Predicting Heart Failure Hospitalizations
Reported April 30, 2008
(Ivanhoe Newswire) — What causes people with heart failure to have to go to the hospital? And more importantly, can anything be done to keep them at home instead?
Those were the questions researchers asked in a new study conducted among a large database of more than 48,000 heart failure patients. A subset of nearly 5,800 were followed for up to 90 days after discharge to collect additional data.
The investigators found several factors increased the likelihood someone with the condition would end up in the hospital, including pneumonia or other respiratory problems, obstructed blood flow to the heart, irregular heartbeat, and uncontrolled high blood pressure. Patients were also more likely to be hospitalized if they werent taking their medications properly or were not following the recommended diet for heart failure patients. Worsening kidney function upped the hospitalization risk as well.
Over 60 percent of hospitalized heart failure patients had at least one of these precipitating factors at hospital admission, study author Gregg C. Fonarow, M.D., associate chief of the UCLA Division of Cardiology, was quoted as saying.

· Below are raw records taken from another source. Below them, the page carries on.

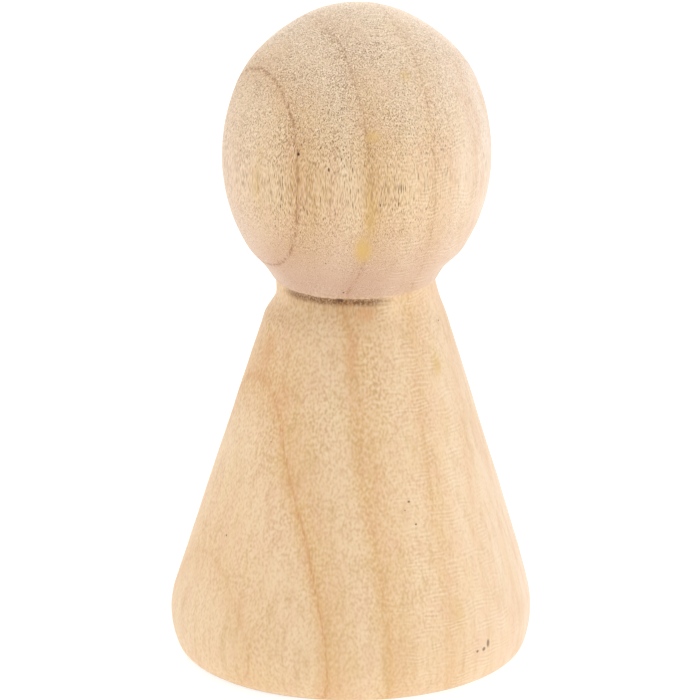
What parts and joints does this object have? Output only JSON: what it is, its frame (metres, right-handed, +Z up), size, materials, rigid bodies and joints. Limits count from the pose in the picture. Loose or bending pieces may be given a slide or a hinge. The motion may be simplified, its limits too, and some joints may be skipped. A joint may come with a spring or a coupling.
{
  "type": "wooden playing figure",
  "caption": "Turned wooden playing figure: an oval head on a plain cone body, with a sharp V cut at the neck, a rounded foot edge and a flat base.",
  "frame": {"origin": "middle of the flat foot, on the surface that the figure stands on", "axes": "+Z up the turning axis, from the foot to the crown of the head; the figure is round, so X and Y are free, and +Y is taken as away from the viewer"},
  "size_m": [0.0328, 0.0328, 0.06],
  "materials": {
    "bare_wood": "bare wood, turned and sanded, without lacquer"
  },
  "bodies": {
    "root": {"turned_figure": "bare_wood"}
  },
  "joints": []
}
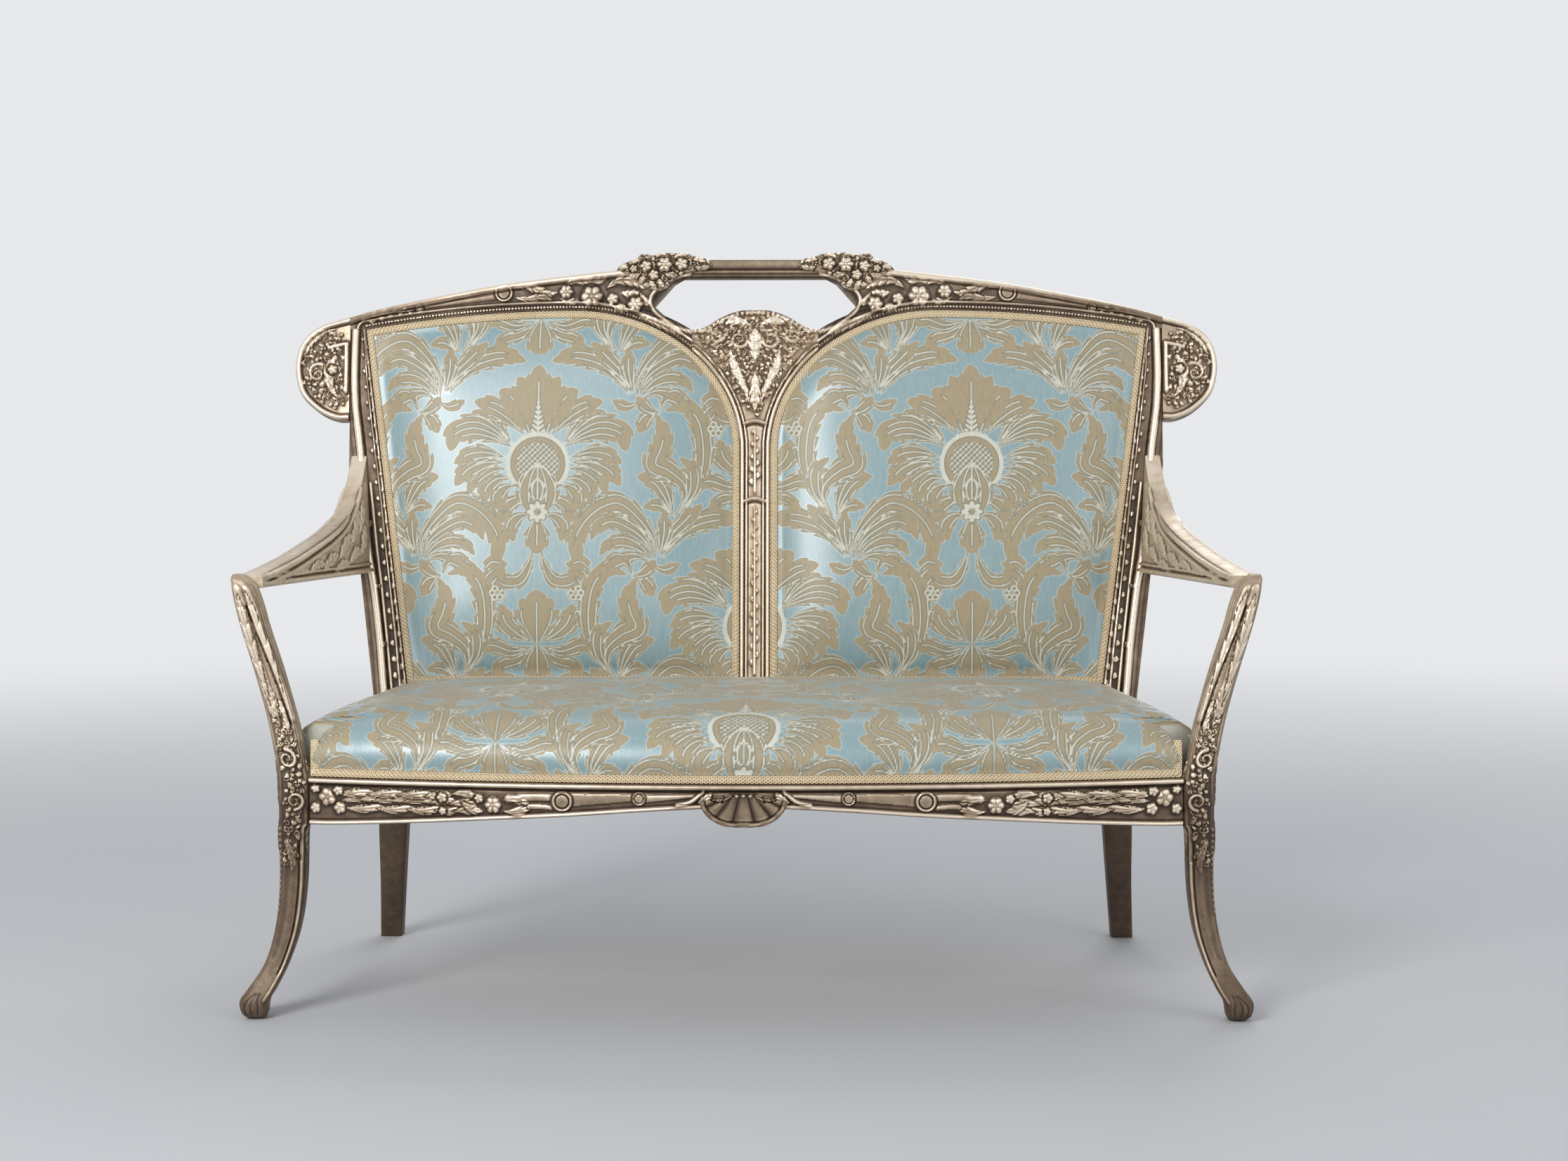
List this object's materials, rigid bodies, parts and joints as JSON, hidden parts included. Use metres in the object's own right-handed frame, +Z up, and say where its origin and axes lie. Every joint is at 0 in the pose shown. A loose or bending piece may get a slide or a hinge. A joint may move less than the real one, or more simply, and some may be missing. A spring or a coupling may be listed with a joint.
{
  "type": "cabriole sofa",
  "caption": "Cabriole sofa with a carved, silvered show-wood frame, open scrolled arms, a pierced crest rail, and a stuffed seat and stuffed back panels covered in damask.",
  "frame": {"origin": "on the floor, under the middle of the sofa's width and depth", "axes": "+X to the right as seen from the front, +Y to the back, +Z up"},
  "size_m": [1.4986, 0.729, 1.1195],
  "materials": {
    "silver_leaf": "carved beech under silver leaf, rubbed bright on its high points and toned dark brown in its hollows",
    "bare_wood": "planed, unfinished",
    "screw_steel": "plain",
    "damask": "pale blue satin ground with a matt taupe figure veined in cream",
    "lining": "plain pale blue outside-back cloth",
    "braid": "old-gold looped braid",
    "webbing": "woven jute",
    "stuffing": "curled hair in linen"
  },
  "bodies": {
    "root": {"apron_shell": "silver_leaf", "arm_dowel_front_left": "bare_wood", "arm_dowel_front_right": "bare_wood", "arm_dowel_rear_left": "bare_wood", "arm_dowel_rear_right": "bare_wood", "arm_left": "silver_leaf", "arm_right": "silver_leaf", "back_braid_left": "braid", "back_braid_right": "braid", "back_cover_left": "damask", "back_cover_right": "damask", "back_stuffing_left": "stuffing", "back_stuffing_right": "stuffing", "back_webbing_left": "webbing", "back_webbing_right": "webbing", "centre_splat": "silver_leaf", "corner_block_front_left": "bare_wood", "corner_block_front_right": "bare_wood", "corner_block_rear_left": "bare_wood", "corner_block_rear_right": "bare_wood", "corner_screw_front_left_1": "screw_steel", "corner_screw_front_left_2": "screw_steel", "corner_screw_front_right_1": "screw_steel", "corner_screw_front_right_2": "screw_steel", "corner_screw_rear_left_1": "screw_steel", "corner_screw_rear_left_2": "screw_steel", "corner_screw_rear_right_1": "screw_steel", "corner_screw_rear_right_2": "screw_steel", "crest_bouquet_left": "silver_leaf", "crest_bouquet_right": "silver_leaf", "crest_dowel_left": "bare_wood", "crest_dowel_right": "bare_wood", "crest_ear_left": "silver_leaf", "crest_ear_right": "silver_leaf", "crest_rail": "silver_leaf", "ear_dowel_left": "bare_wood", "ear_dowel_right": "bare_wood", "front_leg_left": "silver_leaf", "front_leg_right": "silver_leaf", "front_seat_rail": "silver_leaf", "lower_back_rail": "silver_leaf", "outside_back_cloth_left": "lining", "outside_back_cloth_right": "lining", "rear_leg_left": "silver_leaf", "rear_leg_right": "silver_leaf", "rear_seat_rail": "bare_wood", "seat_braid_front": "braid", "seat_braid_left": "braid", "seat_braid_right": "braid", "seat_cover": "damask", "seat_cross_rail": "bare_wood", "seat_stuffing": "stuffing", "seat_webbing": "webbing", "side_seat_rail_left": "silver_leaf", "side_seat_rail_right": "silver_leaf"}
  },
  "joints": []
}
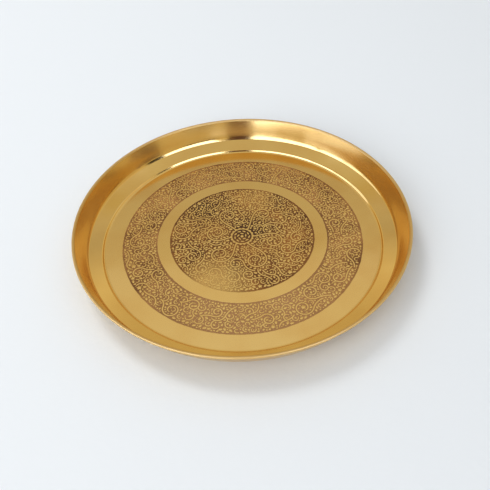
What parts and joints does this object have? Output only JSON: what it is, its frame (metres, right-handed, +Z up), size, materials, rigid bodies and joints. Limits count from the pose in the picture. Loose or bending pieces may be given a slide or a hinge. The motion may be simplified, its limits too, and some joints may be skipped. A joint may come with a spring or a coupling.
{
  "type": "brass tray",
  "caption": "Round shallow brass serving tray with a low step, flared wall, wired rim and etched floral floor.",
  "frame": {"origin": "centre of the flat resting face, under the middle of the floor", "axes": "+Z up along the tray's axis of revolution; X and Y in the resting plane, equivalent to each other"},
  "size_m": [0.254, 0.254, 0.0235],
  "materials": {
    "brass": "polished and lacquered spun brass sheet with etched zones",
    "wire": "drawn brass wire, unpolished",
    "fill": "thin brown lac fill, satin"
  },
  "bodies": {
    "root": {"tray_pan": "brass", "rim_wire": "wire", "medallion_fill": "fill", "band_fill": "fill", "rosette_fill": "fill"}
  },
  "joints": []
}
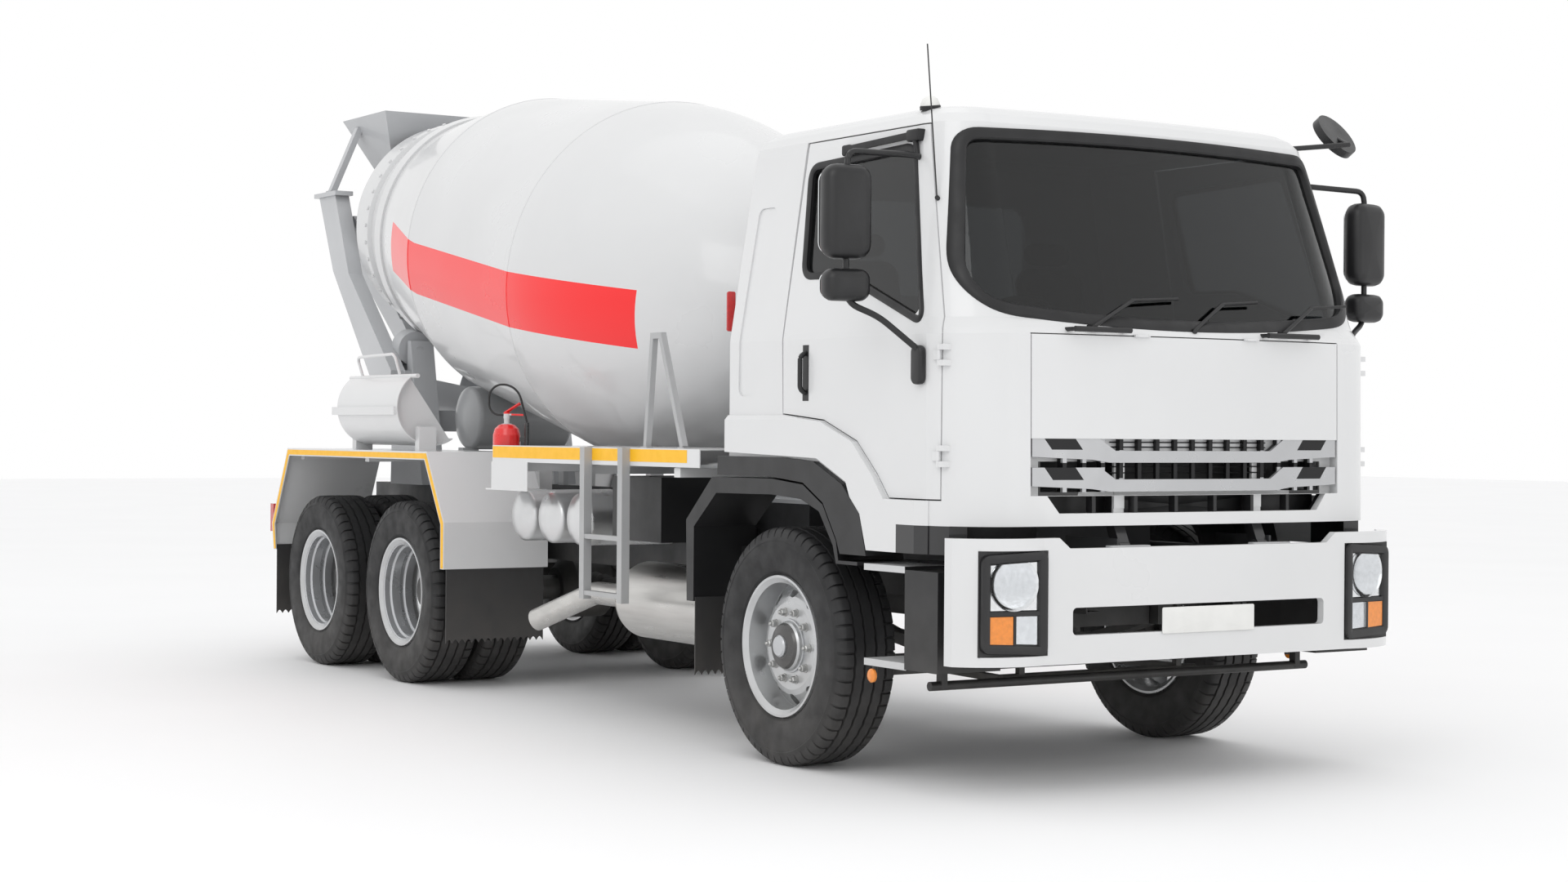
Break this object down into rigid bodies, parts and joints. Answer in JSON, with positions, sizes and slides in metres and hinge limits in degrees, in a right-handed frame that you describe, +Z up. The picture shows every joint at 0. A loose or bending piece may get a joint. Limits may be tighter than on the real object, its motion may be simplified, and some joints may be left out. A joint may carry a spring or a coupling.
{
  "type": "concrete mixer truck",
  "caption": "Cab-over lorry with a tilted mixing drum, hoppers, a swivelling discharge chute, a tilting cab, opening doors and twin rear axles.",
  "frame": {"origin": "on the ground, under the middle of the overall length and width", "axes": "+X forward, +Y to the truck's left, +Z up"},
  "size_m": [8.561, 3.21, 3.6798],
  "materials": {
    "frame_paint": "satin black",
    "body_paint": "gloss white",
    "mixer_paint": "gloss light grey",
    "drum_paint": "gloss white with a red band",
    "grey_paint": "satin grey",
    "black_plastic": "fine grained",
    "grille_metal": "silver, black behind",
    "glass": "dark tint",
    "lamp": "clear cover over a bright reflector",
    "lamp_red": "red cover",
    "seat_cloth": "dark grey weave",
    "red_paint": "gloss red",
    "hose": "matt black",
    "steel": "brushed",
    "tank_metal": "satin",
    "flap_rubber": "matt black",
    "tyre": "matt rubber",
    "rim_silver": "silver"
  },
  "bodies": {
    "chassis": {"air_tanks": "steel", "battery_box": "black_plastic", "bumper": "body_paint", "cab_steps": "black_plastic", "charge_hopper": "mixer_paint", "chassis_frame": "frame_paint", "decks": "body_paint", "discharge_hopper": "mixer_paint", "driveline": "frame_paint", "drum_drive": "mixer_paint", "exhaust": "steel", "extinguisher_hose": "hose", "fire_extinguisher": "red_paint", "front_axle": "frame_paint", "front_mudguards": "body_paint", "fuel_tank": "tank_metal", "headlamps": "lamp", "ladder": "grey_paint", "mudflaps": "flap_rubber", "rear_axles": "frame_paint", "rear_frame": "mixer_paint", "rear_mudguards": "body_paint", "stowed_chute": "mixer_paint", "suspension": "frame_paint", "tail_lamps": "lamp_red", "water_tank": "mixer_paint"},
    "cab": {"cab_shell": "body_paint", "cab_glass": "glass", "arch_flares": "black_plastic", "dashboard": "black_plastic", "seats": "seat_cloth", "cab_trim": "black_plastic"},
    "steering_wheel": {"steering_wheel": "black_plastic"},
    "front_lid": {"front_lid": "body_paint", "grille": "grille_metal"},
    "door_right": {"door_right": "body_paint", "door_glass_right": "glass", "mirrors_right": "black_plastic"},
    "door_left": {"door_left": "body_paint", "door_glass_left": "glass", "mirrors_left": "black_plastic"},
    "drum": {"drum": "drum_paint"},
    "chute_turntable": {"chute_turntable": "mixer_paint"},
    "chute_main": {"chute_main": "mixer_paint"},
    "chute_fold": {"chute_fold": "mixer_paint"},
    "knuckle_right": {"knuckle_right": "frame_paint"},
    "knuckle_left": {"knuckle_left": "frame_paint"},
    "tie_rod": {"tie_rod": "frame_paint"},
    "wheel_front_right": {"tyre_front_right": "tyre", "rim_front_right": "rim_silver"},
    "wheels_middle_right": {"tyres_middle_right": "tyre", "rims_middle_right": "rim_silver"},
    "wheels_rear_right": {"tyres_rear_right": "tyre", "rims_rear_right": "rim_silver"},
    "wheel_front_left": {"tyre_front_left": "tyre", "rim_front_left": "rim_silver"},
    "wheels_middle_left": {"tyres_middle_left": "tyre", "rims_middle_left": "rim_silver"},
    "wheels_rear_left": {"tyres_rear_left": "tyre", "rims_rear_left": "rim_silver"}
  },
  "joints": [
    {"name": "cab_tilt", "type": "hinge", "parent": "chassis", "child": "cab", "pos_m": [4.195, 0, 1.035], "axis": [0, 1, 0], "range_deg": [0, 50]},
    {"name": "steering_wheel", "type": "hinge", "parent": "cab", "child": "steering_wheel", "pos_m": [3.57, -0.56, 1.985], "axis": [-0.55, 0, 0.8352], "range_deg": [-684, 684]},
    {"name": "front_lid", "type": "hinge", "parent": "cab", "child": "front_lid", "pos_m": [4.23, 0, 1.934], "axis": [0, -1, 0], "range_deg": [0, 75]},
    {"name": "door_right", "type": "hinge", "parent": "cab", "child": "door_right", "pos_m": [3.988, -1.2, 1.5], "axis": [0, 0, 1], "range_deg": [0, 70]},
    {"name": "door_left", "type": "hinge", "parent": "cab", "child": "door_left", "pos_m": [3.988, 1.2, 1.5], "axis": [0, 0, -1], "range_deg": [0, 70]},
    {"name": "drum_spin", "type": "hinge", "parent": "chassis", "child": "drum", "pos_m": [-0.44, 0, 2.388], "axis": [-0.9857, 0, 0.1685], "continuous": true},
    {"name": "chute_swivel", "type": "hinge", "parent": "chassis", "child": "chute_turntable", "pos_m": [-3.94, 0, 1.3], "axis": [0, 0, 1], "range_deg": [0, 180]},
    {"name": "chute_raise", "type": "hinge", "parent": "chute_turntable", "child": "chute_main", "pos_m": [-3.94, 0, 1.61], "axis": [1, 0, 0], "range_deg": [-29, 11]},
    {"name": "chute_fold", "type": "hinge", "parent": "chute_main", "child": "chute_fold", "pos_m": [-3.94, 1.0321, 1.6818], "axis": [-1, 0, 0], "range_deg": [0, 180]},
    {"name": "steering_right", "type": "hinge", "parent": "chassis", "child": "knuckle_right", "pos_m": [2.78, -0.93, 0.542], "axis": [0, 0, 1], "range_deg": [-38, 38]},
    {"name": "wheel_front_right", "type": "hinge", "parent": "knuckle_right", "child": "wheel_front_right", "pos_m": [2.78, -1.079, 0.542], "axis": [0, 1, 0], "continuous": true},
    {"name": "wheels_middle_right", "type": "hinge", "parent": "chassis", "child": "wheels_middle_right", "pos_m": [-1.53, -0.906, 0.542], "axis": [0, 1, 0], "continuous": true},
    {"name": "wheels_rear_right", "type": "hinge", "parent": "chassis", "child": "wheels_rear_right", "pos_m": [-2.84, -0.906, 0.542], "axis": [0, 1, 0], "continuous": true},
    {"name": "steering_left", "type": "hinge", "parent": "chassis", "child": "knuckle_left", "pos_m": [2.78, 0.93, 0.542], "axis": [0, 0, 1], "range_deg": [-38, 38]},
    {"name": "wheel_front_left", "type": "hinge", "parent": "knuckle_left", "child": "wheel_front_left", "pos_m": [2.78, 1.079, 0.542], "axis": [0, 1, 0], "continuous": true},
    {"name": "wheels_middle_left", "type": "hinge", "parent": "chassis", "child": "wheels_middle_left", "pos_m": [-1.53, 0.906, 0.542], "axis": [0, 1, 0], "continuous": true},
    {"name": "wheels_rear_left", "type": "hinge", "parent": "chassis", "child": "wheels_rear_left", "pos_m": [-2.84, 0.906, 0.542], "axis": [0, 1, 0], "continuous": true},
    {"name": "tie_rod", "type": "hinge", "parent": "knuckle_right", "child": "tie_rod", "pos_m": [2.61, -0.93, 0.4], "axis": [0, 0, 1], "range_deg": [-38, 38]}
  ],
  "couplings": [
    {"joint": "steering_left", "follows": "steering_right", "ratio": 1},
    {"joint": "tie_rod", "follows": "steering_right", "ratio": -1},
    {"joint": "steering_wheel", "follows": "steering_right", "ratio": 18}
  ]
}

Those with pneumonia, obstructed blood flow to the heart, and worsening kidney function were more likely to die while in the hospital and also had longer hospital stays. People who werent following the recommended diet or who had uncontrolled blood pressure fared better, probably because those conditions are more easily treated, the authors reason.
The authors conclude more can be done to keep heart failure patients out of the hospital, such as working with them on diet and medications and ensuring they receive annual flu vaccines and the pneumonia vaccine to minimize respiratory ailments.